The scope of TTB import oversight covers all distilled spirits intended for beverage purposes entering US commerce — Scotch whisky, Cognac, Mezcal, Rum, Gin, and every subcategory within those classes. Spirits imported for industrial or research use fall under a different exemption framework and are not addressed here. The TTB enforces its standards primarily through the Certificate of Label Approval (COLA) system, which must be obtained before a product can be legally sold in the US market. As of the TTB's published figures, more than 140,000 active COLAs exist across all beverage alcohol categories (TTB COLA Registry).
Core mechanics or structure
The COLA is the operational center of TTB import compliance. A foreign producer or, more commonly, the US importer of record submits label artwork and product information through the TTB's online portal, TTBOnline. The TTB reviews the submission against the Standards of Identity for Distilled Spirits codified at 27 CFR Part 5. Approval typically takes 60 to 90 days for standard products, though complex or novel products requiring formula review can take longer.
Formula approval is a separate, parallel track. Spirits containing additives beyond the permitted minimums — flavored whiskies, liqueurs, certain aged rum expressions with sugar additions above 2.5 grams per 100 mL — require a formula submission evaluated under 27 CFR Part 5, Subpart F. The TTB's lab in Beltsville, Maryland, may conduct physical testing of samples. Formula approval must precede COLA approval for products that require it; applying for a COLA without an approved formula for a formula-required product is one of the most reliable ways to introduce a delay of several months.

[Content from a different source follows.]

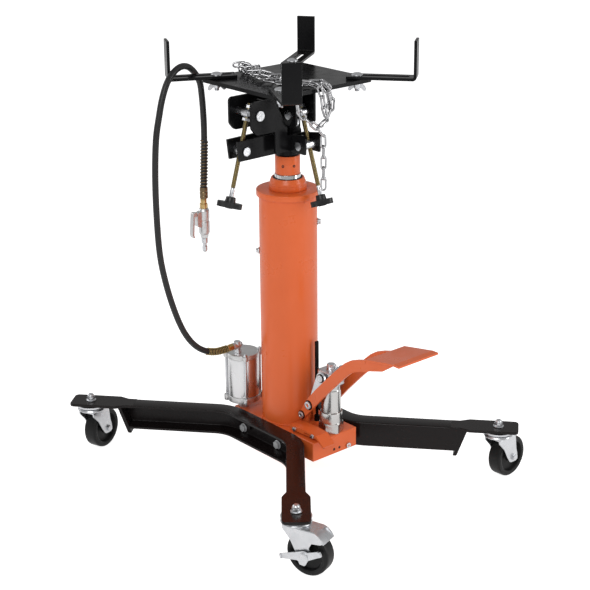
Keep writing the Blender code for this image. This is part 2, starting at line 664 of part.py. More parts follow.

Excise tax is the other load-bearing pillar. The Tax Cuts and Jobs Act of 2017 introduced reduced excise rates for imported spirits, and the Craft Beverage Modernization Act (Pub. L. 115-97) made those reductions permanent in 2020. The first 100,000 proof gallons imported annually by a foreign producer qualify for a reduced rate of $2.70 per proof gallon rather than the standard $13.50, subject to certification requirements and single-importer allocation rules. These rates are collected by CBP at entry but administered against TTB-registered product classifications.
Causal relationships or drivers
The complexity of TTB import compliance is not arbitrary — it is a direct product of three historical forces. First, the post-Prohibition regulatory architecture was deliberately layered and deliberately slow to prevent any return to the pre-1920 conditions of adulterated and mislabeled spirits sold without recourse. The Standards of Identity are a direct institutional memory of that era. Second, international trade agreements — particularly the US-EU Mutual Recognition Agreement of 1994 and its 2006 updates — created negotiated carve-outs where certain European spirits categories (Scotch, Cognac, Armagnac, Irish Whiskey) are afforded recognition without needing to re-prove their production methods to the TTB. Third, geographic indication protections negotiated through bilateral agreements (as described more fully on the geographic indications and appellation spirits page) create hard classification boundaries that the TTB enforces through COLA review.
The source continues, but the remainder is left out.